Minimum stake opens at 0.20, which is low enough to support the endurance test this slot demands. The strategic goal is simple in theory and annoying in practice: give yourself enough spins to reach the bursts without burning your balance chasing them. Because the strongest moments cluster into occasional explosions, stake discipline matters more here than in a typical line-pay slot.
A practical approach is to split your session mentally into "learning spins" and "chasing spins." Learning spins tell you how fast the Trinity meter actually moves at your stake and how often base-game modifiers land for you today. Chasing spins are where you endure the quiet patches while staying ready for the upswing. Aggressive stake jumping rarely fits this model — the cascades don't care how much you're betting.
HTML5 build, and the 5×5 grid scales cleanly to small screens without losing any of the Girl Power clarity. Cascade animations stay fast enough to keep long sessions responsive, and meter progression remains visible without cluttering the play area. Touch controls handle the pick-style bonus selection without any awkwardness, which matters because the mode choice is the most consequential decision in the entire game.
Moon Princess 100 is purposeful and consistent — it knows exactly what it is, and it doesn't apologize for the grind. The three-character power system adds real impact beyond cosmetics, and the Trinity-to-free-spins pathway gives you a concrete objective on every spin instead of vague "spin and hope" energy. If the high ceiling and the momentum-based bonus structure match what you actually enjoy, the design holds up from the first spin to the last.
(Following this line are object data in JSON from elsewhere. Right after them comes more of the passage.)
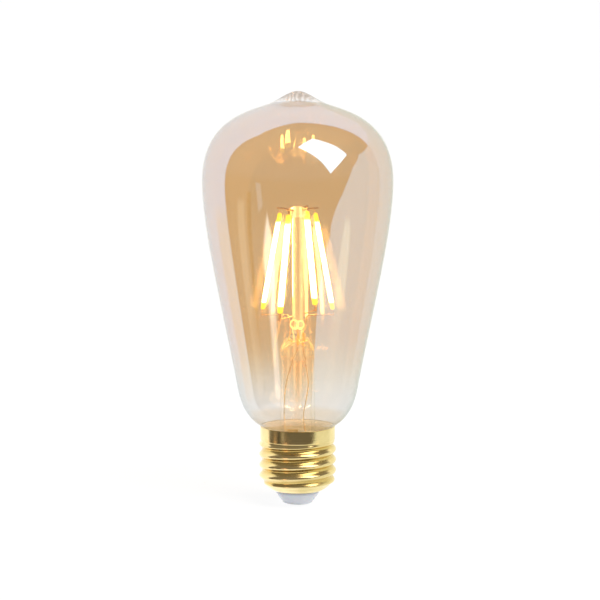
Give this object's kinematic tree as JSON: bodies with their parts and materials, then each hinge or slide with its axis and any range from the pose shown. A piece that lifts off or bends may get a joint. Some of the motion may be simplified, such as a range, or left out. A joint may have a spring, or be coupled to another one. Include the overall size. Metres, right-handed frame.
{
  "type": "smart filament light bulb",
  "caption": "Screw-cap filament lamp with a tapered amber glass bulb, LED filaments on a glass stem, and a dimming and radio circuit in the cap.",
  "frame": {"origin": "middle of the flat face of the base contact, on the lamp's axis", "axes": "+Z along the axis from the base contact to the glass tip, +X towards the first filament, right-handed"},
  "size_m": [0.0644, 0.0644, 0.141],
  "materials": {
    "amber_glass": "blown glass with a thin champagne-gold coating that fades out above the cap",
    "clear_glass": "clear, drawn",
    "nickel_wire": "drawn nickel wire, lightly heat-tinted",
    "copper_wire": "copper-clad wire, bright",
    "phosphor": "silicone loaded with yellow phosphor, lit",
    "substrate": "white ceramic strip",
    "led_chip": "small LED dies",
    "cement": "baked basing cement",
    "gold_cap": "bright gold-coloured plated brass, rolled",
    "insulator": "pale grey-white, moulded",
    "tinned_contact": "tinned",
    "solder": "dull solder",
    "circuit_board": "glass-fibre board with solder mask",
    "chip_black": "moulded black",
    "capacitor_sleeve": "shrunk sleeve",
    "inductor_winding": "enamelled copper winding",
    "resistor_body": "lacquered",
    "shield_can": "tinned steel can",
    "gilt_strip": "gilt",
    "wire_insulation": "soft insulation"
  },
  "bodies": {
    "root": {"glass_envelope": "amber_glass", "stem_flare": "clear_glass", "stem_press": "clear_glass", "exhaust_tube": "clear_glass", "centre_post": "clear_glass", "top_button": "clear_glass", "top_support_wire_1": "nickel_wire", "top_support_wire_2": "nickel_wire", "filament_coat_1": "phosphor", "filament_coat_2": "phosphor", "filament_coat_3": "phosphor", "filament_coat_4": "phosphor", "filament_strip_1": "substrate", "filament_strip_2": "substrate", "filament_strip_3": "substrate", "filament_strip_4": "substrate", "led_chips_1": "led_chip", "led_chips_2": "led_chip", "led_chips_3": "led_chip", "led_chips_4": "led_chip", "filament_tabs_1": "nickel_wire", "filament_tabs_2": "nickel_wire", "filament_tabs_3": "nickel_wire", "filament_tabs_4": "nickel_wire", "lower_support_wire_1": "nickel_wire", "lower_support_wire_2": "nickel_wire", "lower_support_wire_3": "nickel_wire", "lower_support_wire_4": "nickel_wire", "wire_curls": "nickel_wire", "lead_crimps": "copper_wire", "lead_in_wire_1": "copper_wire", "lead_in_wire_2": "copper_wire", "basing_cement": "cement", "cap_shell": "gold_cap", "insulator": "insulator", "centre_contact": "tinned_contact", "contact_solder": "solder", "driver_board": "circuit_board", "bridge_rectifier": "chip_black", "bulk_capacitor": "capacitor_sleeve", "power_inductor": "inductor_winding", "fusible_resistor": "resistor_body", "driver_chip": "chip_black", "radio_module": "shield_can", "antenna": "gilt_strip", "live_wire": "wire_insulation", "neutral_wire": "nickel_wire"}
  },
  "joints": []
}
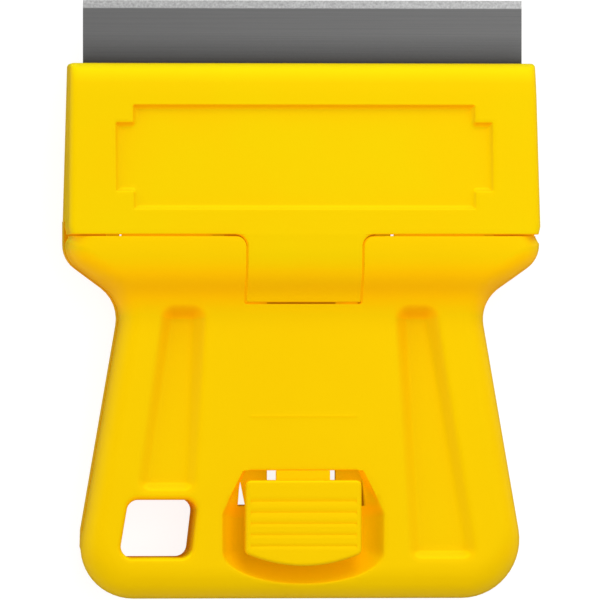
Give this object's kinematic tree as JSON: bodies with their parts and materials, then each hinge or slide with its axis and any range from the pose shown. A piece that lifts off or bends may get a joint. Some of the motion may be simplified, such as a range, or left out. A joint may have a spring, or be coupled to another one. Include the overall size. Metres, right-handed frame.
{
  "type": "hand scraper",
  "caption": "Moulded hand scraper with a waisted handle, a single-edge blade, a sliding wedge-shaped blade guard and a press-in latch button.",
  "frame": {"origin": "centre of the bounding box in X and Y, on the flat back of the handle", "axes": "+Y along the tool towards the blade's edge, +X across it to the right as seen from the front, +Z from the flat back to the front"},
  "size_m": [0.042, 0.053, 0.0094],
  "materials": {
    "handle_plastic": "satin moulded yellow",
    "carrier_plastic": "matte moulded yellow",
    "blade_steel": "brushed along the width, ground edge",
    "spine_steel": "rolled and folded",
    "guard_plastic": "satin moulded yellow",
    "button_plastic": "satin moulded yellow"
  },
  "bodies": {
    "handle": {"handle_front_shell": "handle_plastic", "handle_back_shell": "handle_plastic", "blade_carrier": "carrier_plastic", "blade": "blade_steel", "blade_spine": "spine_steel"},
    "guard": {"blade_guard": "guard_plastic"},
    "latch": {"latch_button": "button_plastic"}
  },
  "joints": [
    {"name": "guard_slide", "type": "slide", "parent": "handle", "child": "guard", "axis": [0, 1, 0], "range_m": [0, 0.006]},
    {"name": "button_press", "type": "hinge", "parent": "handle", "child": "latch", "pos_m": [0, -0.01514, 0.0067], "axis": [1, 0, 0], "range_deg": [0, 8], "stiffness_Nm_per_rad": 0.12}
  ]
}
The catch is that the price of admission is steep. This isn't a slot to dip into for a quick entertainment hit — it's a slot you commit to for a session, with a stake sized for endurance and an understanding that the quiet stretches are non-negotiable. Run 200-300 demo spins first; the streaky rhythm either clicks with your temperament or it doesn't, and that answer is much cheaper to find for free than with real money on the table.